My city really knows how to celebrate, period. Of course, there’s Carnival with colorful open-air parades, and New Year’s on Copacabana beach, with free concerts and unforgettable fireworks. But discerning visitors can join in the revelry at outdoor samba circles or sidewalk bars any week of the year.
You can tell if someone is from my city by their ability to follow a fast-paced samba beat or to play unique beach games like futevôlei and altinho, which require keeping a ball in the air using only your feet.
For a fancy night out, I head to the bohemian Santa Teresa neighborhood for restaurants like the gourmet Tereze, set in the lush gardens of a boutique hotel, and Aprazível, a beautifully landscaped property with bay views and typical Brazilian cuisine.

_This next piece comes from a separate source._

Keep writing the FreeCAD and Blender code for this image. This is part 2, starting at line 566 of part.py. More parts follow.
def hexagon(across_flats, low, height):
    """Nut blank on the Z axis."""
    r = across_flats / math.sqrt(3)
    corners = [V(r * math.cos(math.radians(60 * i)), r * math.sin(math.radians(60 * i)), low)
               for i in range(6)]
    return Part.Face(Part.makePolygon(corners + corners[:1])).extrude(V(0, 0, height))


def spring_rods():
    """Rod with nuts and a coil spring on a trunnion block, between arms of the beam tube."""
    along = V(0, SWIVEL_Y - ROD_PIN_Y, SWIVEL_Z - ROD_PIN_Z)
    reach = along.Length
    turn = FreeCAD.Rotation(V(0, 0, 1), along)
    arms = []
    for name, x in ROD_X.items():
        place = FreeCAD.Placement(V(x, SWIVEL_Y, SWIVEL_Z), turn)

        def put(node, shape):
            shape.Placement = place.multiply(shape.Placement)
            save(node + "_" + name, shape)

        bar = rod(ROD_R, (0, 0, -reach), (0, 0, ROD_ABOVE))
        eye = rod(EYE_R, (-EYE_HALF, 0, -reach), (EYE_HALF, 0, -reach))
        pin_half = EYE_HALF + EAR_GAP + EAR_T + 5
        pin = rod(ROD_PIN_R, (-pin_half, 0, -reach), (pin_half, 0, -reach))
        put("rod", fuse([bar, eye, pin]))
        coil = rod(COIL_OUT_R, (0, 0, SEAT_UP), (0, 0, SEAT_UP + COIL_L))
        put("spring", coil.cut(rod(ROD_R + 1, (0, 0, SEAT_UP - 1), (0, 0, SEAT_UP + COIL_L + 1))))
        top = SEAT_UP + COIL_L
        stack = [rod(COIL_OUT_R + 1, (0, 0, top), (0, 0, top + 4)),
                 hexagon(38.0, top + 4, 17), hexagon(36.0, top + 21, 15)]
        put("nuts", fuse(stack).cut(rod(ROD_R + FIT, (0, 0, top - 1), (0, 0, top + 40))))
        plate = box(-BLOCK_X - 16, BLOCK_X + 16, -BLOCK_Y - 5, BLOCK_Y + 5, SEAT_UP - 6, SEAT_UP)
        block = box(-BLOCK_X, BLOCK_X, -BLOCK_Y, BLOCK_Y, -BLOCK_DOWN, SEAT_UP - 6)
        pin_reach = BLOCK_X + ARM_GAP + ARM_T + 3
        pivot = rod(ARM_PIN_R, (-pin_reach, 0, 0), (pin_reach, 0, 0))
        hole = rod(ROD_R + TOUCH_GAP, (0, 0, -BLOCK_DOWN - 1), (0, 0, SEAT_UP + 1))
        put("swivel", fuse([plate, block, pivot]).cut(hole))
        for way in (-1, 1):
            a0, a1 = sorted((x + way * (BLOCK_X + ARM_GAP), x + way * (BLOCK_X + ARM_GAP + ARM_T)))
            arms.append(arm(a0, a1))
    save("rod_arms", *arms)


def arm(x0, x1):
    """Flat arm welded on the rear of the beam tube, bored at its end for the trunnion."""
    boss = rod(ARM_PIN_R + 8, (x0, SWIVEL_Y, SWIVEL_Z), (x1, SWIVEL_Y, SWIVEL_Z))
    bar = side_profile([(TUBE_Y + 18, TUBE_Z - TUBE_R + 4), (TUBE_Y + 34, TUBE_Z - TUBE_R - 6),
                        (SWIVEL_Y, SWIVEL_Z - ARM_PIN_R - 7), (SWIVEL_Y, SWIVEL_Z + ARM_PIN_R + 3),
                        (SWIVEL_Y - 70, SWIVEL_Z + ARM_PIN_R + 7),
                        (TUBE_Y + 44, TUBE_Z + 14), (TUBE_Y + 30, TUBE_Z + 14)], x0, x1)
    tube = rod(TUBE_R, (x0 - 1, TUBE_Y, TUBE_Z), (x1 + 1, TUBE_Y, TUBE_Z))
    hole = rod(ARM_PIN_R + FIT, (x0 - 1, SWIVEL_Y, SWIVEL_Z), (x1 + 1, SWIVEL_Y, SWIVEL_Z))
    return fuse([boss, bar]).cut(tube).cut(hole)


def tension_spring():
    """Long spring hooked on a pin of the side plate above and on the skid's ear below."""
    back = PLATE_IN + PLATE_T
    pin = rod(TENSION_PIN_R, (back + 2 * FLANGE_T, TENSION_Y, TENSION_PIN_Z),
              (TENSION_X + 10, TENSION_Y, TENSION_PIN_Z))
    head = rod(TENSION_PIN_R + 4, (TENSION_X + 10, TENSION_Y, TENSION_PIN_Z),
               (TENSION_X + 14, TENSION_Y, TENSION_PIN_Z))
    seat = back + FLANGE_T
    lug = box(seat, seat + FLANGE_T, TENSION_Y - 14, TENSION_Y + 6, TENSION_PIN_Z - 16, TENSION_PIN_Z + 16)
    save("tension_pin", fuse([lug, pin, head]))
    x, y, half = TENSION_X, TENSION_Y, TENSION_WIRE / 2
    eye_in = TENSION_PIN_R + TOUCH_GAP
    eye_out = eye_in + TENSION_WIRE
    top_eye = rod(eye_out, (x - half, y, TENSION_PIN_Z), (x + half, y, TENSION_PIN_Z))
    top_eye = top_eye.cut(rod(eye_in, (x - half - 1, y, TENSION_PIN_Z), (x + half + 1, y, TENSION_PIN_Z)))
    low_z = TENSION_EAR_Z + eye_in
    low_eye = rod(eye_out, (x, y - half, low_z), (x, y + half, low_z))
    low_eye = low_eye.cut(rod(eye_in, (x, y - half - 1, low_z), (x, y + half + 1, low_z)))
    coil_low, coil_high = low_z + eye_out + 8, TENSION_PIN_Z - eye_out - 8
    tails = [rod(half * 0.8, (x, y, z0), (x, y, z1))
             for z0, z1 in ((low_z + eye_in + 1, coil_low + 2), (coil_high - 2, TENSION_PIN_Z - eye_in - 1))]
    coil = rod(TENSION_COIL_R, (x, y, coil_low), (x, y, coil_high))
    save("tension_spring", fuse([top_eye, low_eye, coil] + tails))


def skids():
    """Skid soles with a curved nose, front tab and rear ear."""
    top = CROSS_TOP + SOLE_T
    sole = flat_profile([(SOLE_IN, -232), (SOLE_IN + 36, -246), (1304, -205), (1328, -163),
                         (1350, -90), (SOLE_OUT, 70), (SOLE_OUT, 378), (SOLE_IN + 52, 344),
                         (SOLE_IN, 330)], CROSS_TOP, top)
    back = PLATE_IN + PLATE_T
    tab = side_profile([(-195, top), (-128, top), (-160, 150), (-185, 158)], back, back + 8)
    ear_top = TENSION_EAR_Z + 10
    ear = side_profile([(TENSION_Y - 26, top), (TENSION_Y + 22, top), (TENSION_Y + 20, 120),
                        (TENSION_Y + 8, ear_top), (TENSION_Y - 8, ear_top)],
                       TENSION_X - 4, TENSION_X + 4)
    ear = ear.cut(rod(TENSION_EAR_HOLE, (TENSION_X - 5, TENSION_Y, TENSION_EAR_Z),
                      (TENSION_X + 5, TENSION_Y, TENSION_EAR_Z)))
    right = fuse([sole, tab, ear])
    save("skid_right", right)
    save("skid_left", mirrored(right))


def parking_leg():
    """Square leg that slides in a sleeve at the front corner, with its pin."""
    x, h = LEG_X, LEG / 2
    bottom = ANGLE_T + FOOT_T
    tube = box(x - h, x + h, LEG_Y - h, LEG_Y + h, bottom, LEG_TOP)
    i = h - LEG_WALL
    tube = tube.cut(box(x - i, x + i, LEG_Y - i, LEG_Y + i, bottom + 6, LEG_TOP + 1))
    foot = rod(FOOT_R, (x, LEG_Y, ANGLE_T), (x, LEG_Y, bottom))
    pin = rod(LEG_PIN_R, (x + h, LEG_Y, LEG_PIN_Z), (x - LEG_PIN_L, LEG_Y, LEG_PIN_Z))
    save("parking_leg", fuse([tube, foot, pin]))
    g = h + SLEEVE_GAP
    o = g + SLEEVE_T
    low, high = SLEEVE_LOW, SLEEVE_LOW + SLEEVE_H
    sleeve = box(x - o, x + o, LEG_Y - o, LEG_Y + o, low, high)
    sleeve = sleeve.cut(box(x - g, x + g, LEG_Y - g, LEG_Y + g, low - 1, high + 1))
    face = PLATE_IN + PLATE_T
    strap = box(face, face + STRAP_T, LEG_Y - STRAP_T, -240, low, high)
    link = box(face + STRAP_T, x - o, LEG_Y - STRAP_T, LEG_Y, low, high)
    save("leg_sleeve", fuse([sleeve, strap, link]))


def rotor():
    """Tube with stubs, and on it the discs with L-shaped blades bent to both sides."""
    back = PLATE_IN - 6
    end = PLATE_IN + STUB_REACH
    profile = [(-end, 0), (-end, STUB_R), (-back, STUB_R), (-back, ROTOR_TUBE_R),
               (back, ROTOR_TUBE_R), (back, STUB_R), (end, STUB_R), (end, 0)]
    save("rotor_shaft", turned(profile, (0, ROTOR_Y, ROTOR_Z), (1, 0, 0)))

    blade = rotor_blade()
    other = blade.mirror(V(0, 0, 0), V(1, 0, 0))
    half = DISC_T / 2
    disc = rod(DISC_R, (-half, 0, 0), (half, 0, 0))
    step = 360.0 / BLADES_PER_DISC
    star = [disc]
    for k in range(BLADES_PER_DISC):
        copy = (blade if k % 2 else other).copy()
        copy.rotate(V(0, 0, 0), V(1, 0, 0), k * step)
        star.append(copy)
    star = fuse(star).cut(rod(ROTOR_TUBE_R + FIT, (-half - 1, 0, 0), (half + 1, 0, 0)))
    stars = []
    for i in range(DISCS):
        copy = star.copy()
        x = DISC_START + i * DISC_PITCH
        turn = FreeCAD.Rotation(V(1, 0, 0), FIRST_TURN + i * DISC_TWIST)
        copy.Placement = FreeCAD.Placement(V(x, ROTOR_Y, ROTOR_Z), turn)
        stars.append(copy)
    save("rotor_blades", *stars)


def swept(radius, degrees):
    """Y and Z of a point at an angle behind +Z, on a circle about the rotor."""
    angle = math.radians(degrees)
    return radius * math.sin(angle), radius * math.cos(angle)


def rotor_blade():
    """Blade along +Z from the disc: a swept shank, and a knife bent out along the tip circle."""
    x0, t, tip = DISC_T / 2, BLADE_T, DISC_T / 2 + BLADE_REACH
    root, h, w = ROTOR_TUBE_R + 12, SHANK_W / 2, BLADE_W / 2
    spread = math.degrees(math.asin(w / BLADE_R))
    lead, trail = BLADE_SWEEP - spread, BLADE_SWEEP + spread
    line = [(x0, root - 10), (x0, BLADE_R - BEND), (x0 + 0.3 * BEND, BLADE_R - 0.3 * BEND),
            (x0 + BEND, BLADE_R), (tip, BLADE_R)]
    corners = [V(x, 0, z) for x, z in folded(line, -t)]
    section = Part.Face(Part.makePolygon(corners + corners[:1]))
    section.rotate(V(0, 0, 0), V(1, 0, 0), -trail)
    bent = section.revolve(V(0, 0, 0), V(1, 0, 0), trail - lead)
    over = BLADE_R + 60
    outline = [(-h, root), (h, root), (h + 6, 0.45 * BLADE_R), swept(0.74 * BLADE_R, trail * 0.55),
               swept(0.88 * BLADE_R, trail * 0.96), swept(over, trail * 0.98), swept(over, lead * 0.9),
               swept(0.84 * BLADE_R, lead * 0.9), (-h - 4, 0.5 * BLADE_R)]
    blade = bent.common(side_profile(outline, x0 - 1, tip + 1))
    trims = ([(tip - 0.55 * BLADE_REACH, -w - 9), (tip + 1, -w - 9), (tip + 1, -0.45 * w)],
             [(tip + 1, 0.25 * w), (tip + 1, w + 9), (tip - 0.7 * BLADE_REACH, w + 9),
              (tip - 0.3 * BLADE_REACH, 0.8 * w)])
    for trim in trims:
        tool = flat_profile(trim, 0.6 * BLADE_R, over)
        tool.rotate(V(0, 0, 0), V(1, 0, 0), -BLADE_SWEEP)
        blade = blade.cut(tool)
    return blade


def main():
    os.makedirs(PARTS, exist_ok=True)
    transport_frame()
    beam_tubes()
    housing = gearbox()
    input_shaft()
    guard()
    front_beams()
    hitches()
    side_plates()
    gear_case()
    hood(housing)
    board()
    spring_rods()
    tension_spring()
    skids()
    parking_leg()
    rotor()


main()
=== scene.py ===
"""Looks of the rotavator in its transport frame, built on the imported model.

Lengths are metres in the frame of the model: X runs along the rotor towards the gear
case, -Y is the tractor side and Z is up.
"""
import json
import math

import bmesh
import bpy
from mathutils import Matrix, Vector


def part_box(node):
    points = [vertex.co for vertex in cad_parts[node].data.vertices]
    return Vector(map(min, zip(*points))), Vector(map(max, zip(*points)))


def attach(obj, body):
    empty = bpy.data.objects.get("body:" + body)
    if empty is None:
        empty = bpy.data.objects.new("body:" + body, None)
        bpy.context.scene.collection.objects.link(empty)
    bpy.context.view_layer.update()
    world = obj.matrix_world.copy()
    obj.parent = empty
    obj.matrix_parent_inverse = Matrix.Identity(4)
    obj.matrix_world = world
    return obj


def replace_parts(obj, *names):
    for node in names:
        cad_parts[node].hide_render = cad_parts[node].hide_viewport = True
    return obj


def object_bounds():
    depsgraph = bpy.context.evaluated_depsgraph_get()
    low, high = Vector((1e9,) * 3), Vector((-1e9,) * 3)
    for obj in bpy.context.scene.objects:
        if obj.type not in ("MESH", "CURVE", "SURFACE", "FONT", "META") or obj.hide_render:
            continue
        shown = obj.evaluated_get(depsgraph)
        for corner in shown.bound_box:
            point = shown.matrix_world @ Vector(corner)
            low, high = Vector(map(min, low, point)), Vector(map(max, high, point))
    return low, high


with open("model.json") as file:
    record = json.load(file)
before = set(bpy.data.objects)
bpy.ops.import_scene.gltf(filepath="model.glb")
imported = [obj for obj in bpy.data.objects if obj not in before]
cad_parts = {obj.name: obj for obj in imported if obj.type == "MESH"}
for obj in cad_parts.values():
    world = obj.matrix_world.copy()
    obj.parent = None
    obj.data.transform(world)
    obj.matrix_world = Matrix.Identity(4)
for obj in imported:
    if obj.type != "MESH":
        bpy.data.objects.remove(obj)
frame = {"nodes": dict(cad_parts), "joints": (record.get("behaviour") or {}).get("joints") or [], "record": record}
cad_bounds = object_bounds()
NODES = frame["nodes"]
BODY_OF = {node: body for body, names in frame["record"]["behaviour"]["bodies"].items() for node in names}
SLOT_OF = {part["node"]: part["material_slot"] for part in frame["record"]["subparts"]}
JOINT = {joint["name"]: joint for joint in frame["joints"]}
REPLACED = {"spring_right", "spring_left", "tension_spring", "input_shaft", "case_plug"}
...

Just outside my city, you can visit the quaint, well-preserved colonial town of Paraty, a starting point for boat trips that explore pristine islands just off the coast.
My city is known as a place to party, but it really offers an exceptional combination of culture and natural beauty that is hard to beat.
The best outdoor market in my city is the Sunday fruit and vegetable extravaganza in Glória, where can fortify yourself with fried meat or cheese pastéis, coconut water, or fresh-squeezed sugarcane juice, then feast your eyes on a myriad of tropical fruits while listening to the sing-song pitches of vendors.
The best breakfast in Rio is Sofitel’s Sunday brunch with killer ocean views. For late-night eats, the botecos (informal, sidewalk bars) around Praça São Salvador serve great bolinhos de bacalhau (codfish croquettes) or caldinho de feijão, little cups of black bean soup topped with bacon and croutons that keep you going until late.
To find out what’s going on at night and on the weekends, read Time Out Rio de Janeiro.
When I’m feeling cash-strapped, I meet friends at Bar and Restaurant Urca, a no-frills, standing-room-only, open-air establishment that sells ice-cold beer and bar food to customers mingling on the sidewalks and enjoying the view over Guanabara Bay.
To escape the crowds, I head to the trails of the Tijuca National Park or pack a picnic to share in the shade at Parque Lage.
The foods that best represent my city are bolinhos de bacalhau and crispy, deep-fried pastéis stuffed with meat, cheese, or shrimp. They’re quintessential bar food, meant to be shared, and represent Rio’s informal, communal atmosphere. Ice-cold chope, or light draft beer, is my city’s signature drink.
The free outdoor samba circle at Pedra do Sal, in Saúde, is the best place to see live, traditional music, but come early; it gets crowded! If you’re in the mood to dance, check out Trapiche Gamboa, in Gamboa, which hosts authentic samba and other traditional rhythms.
Street dance parties more than a million strong, as seen during Carnival, could only happen in my city.
In the spring you should hike forest trails to great viewpoints over the city.
In the fall you should take advantage of the milder weather to enjoy typical high-energy beach sports: take a futevôlei class, learn to surf, rent a stand-up paddleboard, play a quick game of frescobol (a high-speed game with a rubber ball and wooden paddles) or ask locals to teach you altinho.
If you have kids (or are a kid at heart), you won’t want to miss seeing real carnivorous plants at the Jardim Botânico.
The best book about my city is Dancing with the Devil in the City of God: Rio de Janeiro, which I wrote, because its takes you beyond the stereotypes to explore the best, and the worst, of this fascinating city.